Everything in the listing should be restated word for word.

········

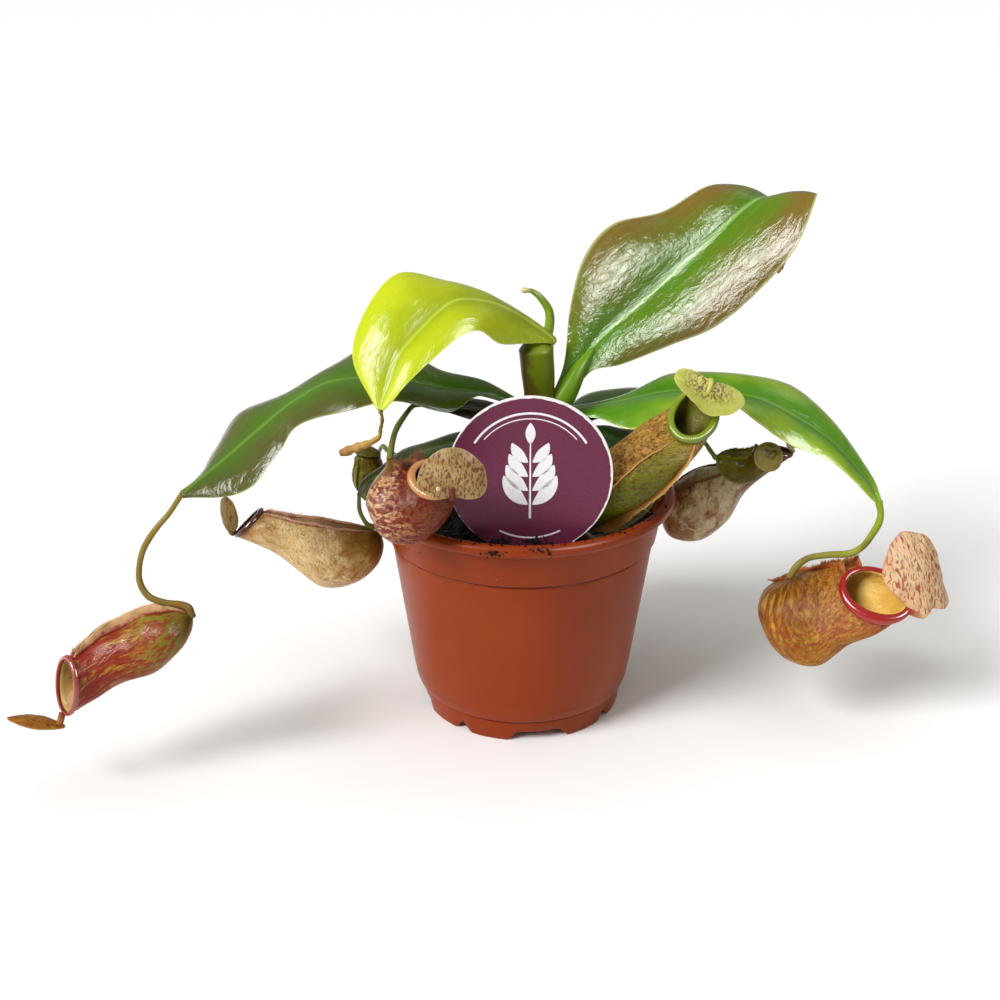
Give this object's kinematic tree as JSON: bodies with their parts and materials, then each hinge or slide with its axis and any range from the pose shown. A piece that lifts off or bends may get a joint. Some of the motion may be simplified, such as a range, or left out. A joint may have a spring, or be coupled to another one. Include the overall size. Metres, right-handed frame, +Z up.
{
  "type": "potted pitcher plant",
  "caption": "Tropical pitcher plant with glossy arching leaves and lidded pitchers hanging on tendrils, in a small nursery pot of dark peat with a round plant tag.",
  "frame": {"origin": "middle of the whole outline seen from above, on the surface that the pot stands on", "axes": "+Z up out of the pot, +X along the plant's widest spread with the arching upper leaf, tag facing -Y"},
  "size_m": [0.2626, 0.135, 0.1491],
  "materials": {
    "pot": "terracotta coloured moulded plastic, satin",
    "soil": "dark fibrous peat, matt",
    "tag": "plum printed card with a white cut edge, satin",
    "stem": "olive green plant stem, semi-gloss",
    "leaf": "green waxy leaf with a pale midrib, glossy",
    "young_leaf": "yellow-green young leaf, very glossy",
    "tendril": "olive to straw coloured tendril, semi-gloss",
    "dried_tendril": "dry straw coloured tendril end, matt",
    "cup_red": "red pitcher wall with yellow-green blotches, semi-gloss",
    "cup_tan": "tan pitcher wall with fine wrinkles, satin",
    "cup_spotted": "cream pitcher wall with maroon blotches, satin",
    "cup_orange": "orange-tan pitcher wall with a grey-green front, satin",
    "cup_cream": "cream and olive pitcher wall with maroon blotches, satin",
    "cup_yellow": "yellow pitcher wall with rust mottling, satin",
    "cup_young": "dark olive young pitcher, semi-gloss",
    "lip_red": "ribbed red lip, glossy",
    "lip_dark": "ribbed maroon lip, glossy",
    "lip_striped": "ribbed cream lip with pink stripes, glossy",
    "lip_green": "ribbed lime green lip, glossy",
    "lid": "cream lid with maroon flecks, satin"
  },
  "bodies": {
    "root": {"pot": "pot", "soil": "soil", "tag": "tag", "stem": "stem", "new_shoot": "leaf", "leaf_upper_right": "leaf", "leaf_young_left": "young_leaf", "leaf_long_left": "leaf", "leaf_long_right": "leaf", "leaf_low_left": "leaf", "leaf_low_right": "leaf", "leaf_under_left": "leaf", "leaf_under_right": "leaf", "leaf_back_right": "leaf", "leaf_back_left": "leaf", "tendril_far_left": "tendril", "tendril_mid_left": "tendril", "tendril_front_left": "tendril", "tendril_right_front": "tendril", "tendril_right_back": "tendril", "tendril_far_right": "tendril", "tendril_small_left": "tendril", "tendril_small_right": "tendril", "tendril_dried_upper": "dried_tendril", "tendril_dried_young": "dried_tendril", "pitcher_far_left": "cup_red", "lip_far_left": "lip_red", "lid_far_left": "lid", "pitcher_mid_left": "cup_tan", "lip_mid_left": "lip_dark", "lid_mid_left": "lid", "pitcher_front_left": "cup_spotted", "lip_front_left": "lip_striped", "lid_front_left": "lid", "pitcher_right_front": "cup_orange", "lip_right_front": "lip_green", "lid_right_front": "lid", "pitcher_right_back": "cup_cream", "lip_right_back": "lip_dark", "lid_right_back": "lid", "pitcher_far_right": "cup_yellow", "lip_far_right": "lip_red", "lid_far_right": "lid", "pitcher_small_left": "cup_young", "lid_small_left": "cup_young", "pitcher_small_right": "cup_young", "lid_small_right": "cup_young"}
  },
  "joints": []
}
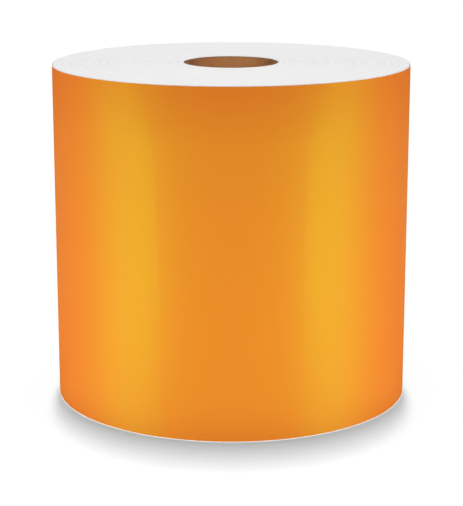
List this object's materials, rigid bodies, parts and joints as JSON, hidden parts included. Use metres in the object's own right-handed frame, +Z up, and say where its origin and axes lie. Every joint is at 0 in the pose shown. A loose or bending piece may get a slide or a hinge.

········

- [Reply to the exercise]:
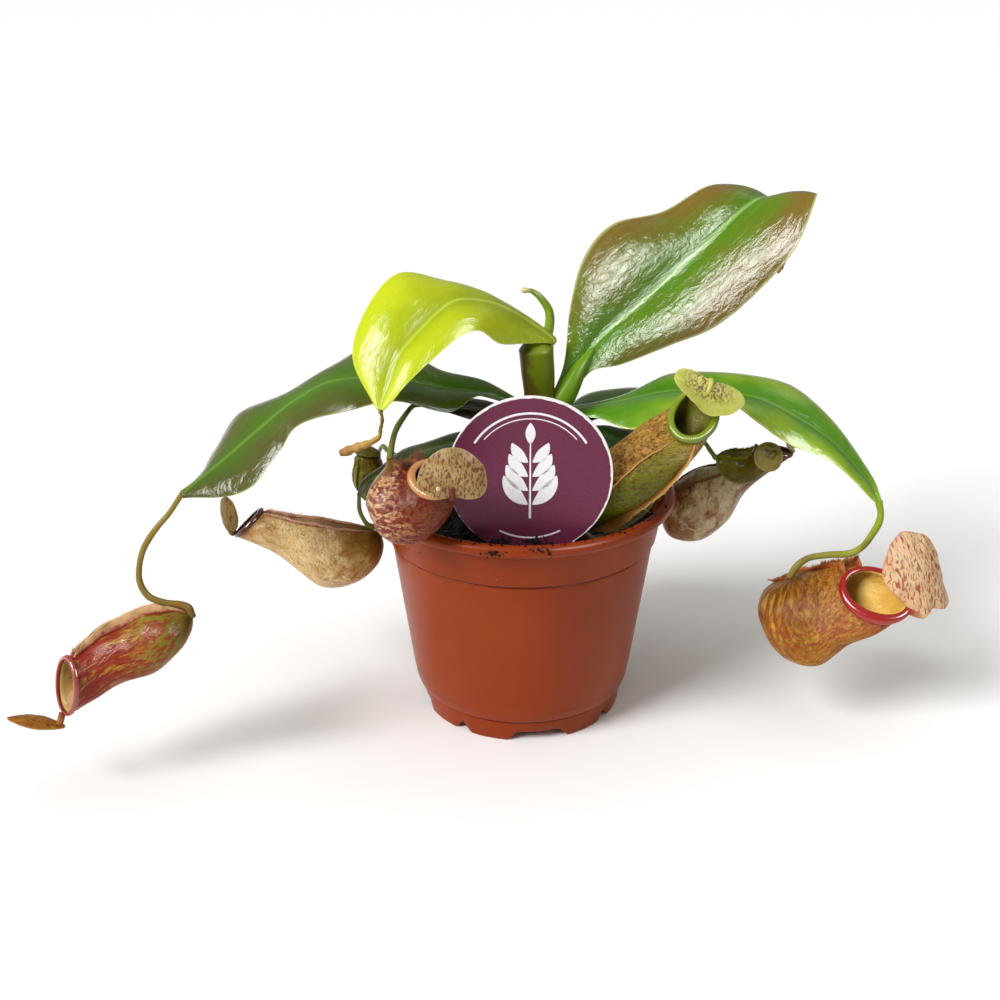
Give this object's kinematic tree as JSON: bodies with their parts and materials, then each hinge or slide with its axis and any range from the pose shown. A piece that lifts off or bends may get a joint. Some of the motion may be simplified, such as a range, or left out. A joint may have a spring, or be coupled to another one. Include the overall size. Metres, right-handed frame, +Z up.
{
  "type": "potted pitcher plant",
  "caption": "Tropical pitcher plant with glossy arching leaves and lidded pitchers hanging on tendrils, in a small nursery pot of dark peat with a round plant tag.",
  "frame": {"origin": "middle of the whole outline seen from above, on the surface that the pot stands on", "axes": "+Z up out of the pot, +X along the plant's widest spread with the arching upper leaf, tag facing -Y"},
  "size_m": [0.2626, 0.135, 0.1491],
  "materials": {
    "pot": "terracotta coloured moulded plastic, satin",
    "soil": "dark fibrous peat, matt",
    "tag": "plum printed card with a white cut edge, satin",
    "stem": "olive green plant stem, semi-gloss",
    "leaf": "green waxy leaf with a pale midrib, glossy",
    "young_leaf": "yellow-green young leaf, very glossy",
    "tendril": "olive to straw coloured tendril, semi-gloss",
    "dried_tendril": "dry straw coloured tendril end, matt",
    "cup_red": "red pitcher wall with yellow-green blotches, semi-gloss",
    "cup_tan": "tan pitcher wall with fine wrinkles, satin",
    "cup_spotted": "cream pitcher wall with maroon blotches, satin",
    "cup_orange": "orange-tan pitcher wall with a grey-green front, satin",
    "cup_cream": "cream and olive pitcher wall with maroon blotches, satin",
    "cup_yellow": "yellow pitcher wall with rust mottling, satin",
    "cup_young": "dark olive young pitcher, semi-gloss",
    "lip_red": "ribbed red lip, glossy",
    "lip_dark": "ribbed maroon lip, glossy",
    "lip_striped": "ribbed cream lip with pink stripes, glossy",
    "lip_green": "ribbed lime green lip, glossy",
    "lid": "cream lid with maroon flecks, satin"
  },
  "bodies": {
    "root": {"pot": "pot", "soil": "soil", "tag": "tag", "stem": "stem", "new_shoot": "leaf", "leaf_upper_right": "leaf", "leaf_young_left": "young_leaf", "leaf_long_left": "leaf", "leaf_long_right": "leaf", "leaf_low_left": "leaf", "leaf_low_right": "leaf", "leaf_under_left": "leaf", "leaf_under_right": "leaf", "leaf_back_right": "leaf", "leaf_back_left": "leaf", "tendril_far_left": "tendril", "tendril_mid_left": "tendril", "tendril_front_left": "tendril", "tendril_right_front": "tendril", "tendril_right_back": "tendril", "tendril_far_right": "tendril", "tendril_small_left": "tendril", "tendril_small_right": "tendril", "tendril_dried_upper": "dried_tendril", "tendril_dried_young": "dried_tendril", "pitcher_far_left": "cup_red", "lip_far_left": "lip_red", "lid_far_left": "lid", "pitcher_mid_left": "cup_tan", "lip_mid_left": "lip_dark", "lid_mid_left": "lid", "pitcher_front_left": "cup_spotted", "lip_front_left": "lip_striped", "lid_front_left": "lid", "pitcher_right_front": "cup_orange", "lip_right_front": "lip_green", "lid_right_front": "lid", "pitcher_right_back": "cup_cream", "lip_right_back": "lip_dark", "lid_right_back": "lid", "pitcher_far_right": "cup_yellow", "lip_far_right": "lip_red", "lid_far_right": "lid", "pitcher_small_left": "cup_young", "lid_small_left": "cup_young", "pitcher_small_right": "cup_young", "lid_small_right": "cup_young"}
  },
  "joints": []
}
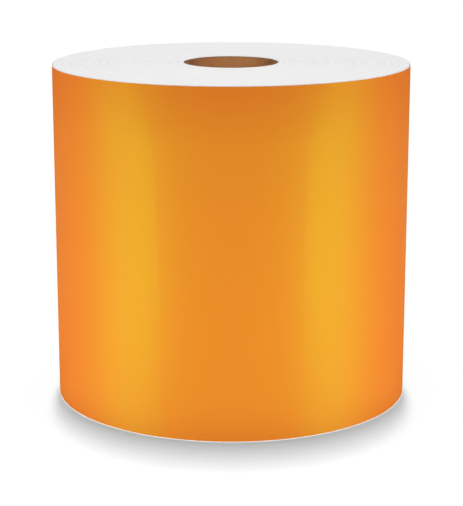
List this object's materials, rigid bodies, parts and joints as JSON, hidden parts included. Use metres in the object's own right-handed frame, +Z up, and say where its origin and axes lie. Every joint is at 0 in the pose shown. A loose or bending piece may get a slide or a hinge.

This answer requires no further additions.